Saturday 30 August 2008

thoughts on housing

I have been meaning to write a blog entry on this for a while, but suspect that I'll not be able to sort my thoughts out fully.

Housing allocation is getting to be a major issue for local authorities now. In the era before right to buy, the housing stock was much easier to manage. Now the better stock tends to leave council ownership, so there are
private houses
mixed council owned, and right to buy housing
unattractive council housing that is not being bought.

For councils the main driver, metric, seems to be voids. Until there are a lot of voids, they don't seem to worry too much. However by the time that there are a lot of voids, it is probably too late, too expensive to do very much.

The problem with housing is that it is not just about providing people with a roof over their head. It is about providing them with an environment in which to live. An environment which will support or hinder them, with which they will interact positively or negatively.

Increasingly the junction between housing and police, or housing and social work is becoming key.

Councils have a reduced housing stock, so now far more of the people that they need to place are compulsory placings, and those without special needs, will find their way into private rentals, or simply stay where they are. So there is a far larger proportion of people with no choice to house, the former homeless to house, ex prisoners, etc.

There is always an element of social engineering in housing allocations. I suppose the council expects the good people to exert a positive influence. Too often it is the other way round and the negative influence becomes unbearable.

I think that the local authority needs to recognise that it is not simply in the business of renting out housing, working to the same metrics as any buy to let landlord, looking to avoid voids and ensure occupancy, with no real quality indicators.

Because their client base has changed, their business needs to change.

There needs to be vastly more emphasis on the social reintegration of people.

If the local authority believes that local residents are doing this, then it should pay them to do so. Maybe not directly, but what about a rebate on their council tax, or the provision of extra amenities for all. Put in some former homeless people, then ensure that the local police spend more time in the area, put a community pool in the local school, engage with local community groups. You need to create the sort of deal that the chinese do, a deal that works for both sides, so that it does not need to be tied up with legal paperwork, because no one would want to walk away from it.

Rather than the nimby argument, just put this somewhere else, communities should be offered such a good package that they want it.

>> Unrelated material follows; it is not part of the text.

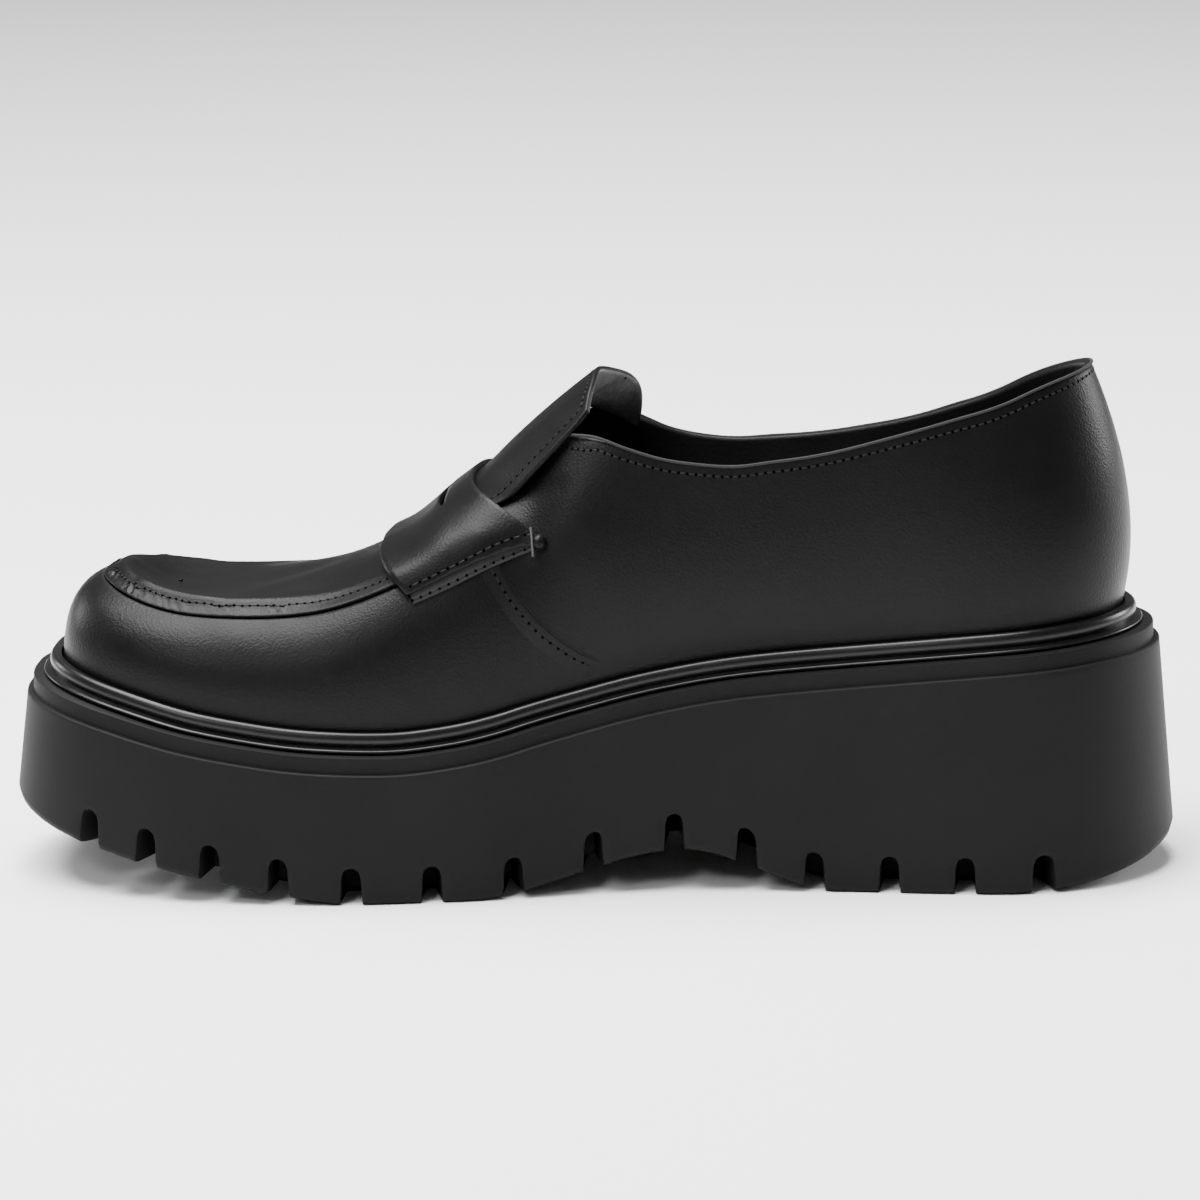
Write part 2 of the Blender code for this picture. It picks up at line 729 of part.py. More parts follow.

Surprisingly Dounreay created a lot of jobs in a remote area, so by and large it was accepted positively by the local residents. With the right package, local communities will accept difficult choices. Local authorities need to treat communities as equal partners and engage with them in a meaningful way, a policy of simply imposing is wrong, imposing and listening, but not negotiating is wrong too, it needs to be a case of reaching agreement on what would be acceptable.

Because local authorities are in the business of social reintegration, they cannot just provide a roof over people's heads and hope that they get on with it. They need to create halfway houses, supported accomodation for far more people. Just as the elderly had sheltered housing, all sorts of groups would benefit from warden assisted housing. In some cases the warden would support, in some they would enforce, in most it would be a light touch that ensured neither support nor enforcement was called for. Bad things happen where no one is looking. The local authority need only have someone on the ground looking, and much will go much better.

These are modest proposals, but will require that local authorities take these issues out of their organisational silos, but until they start looking at the business they are actually in, they cannot deliver. Simply doing what you always did, simply gives you what you always got. Local authorities need to start doing different, and doing better.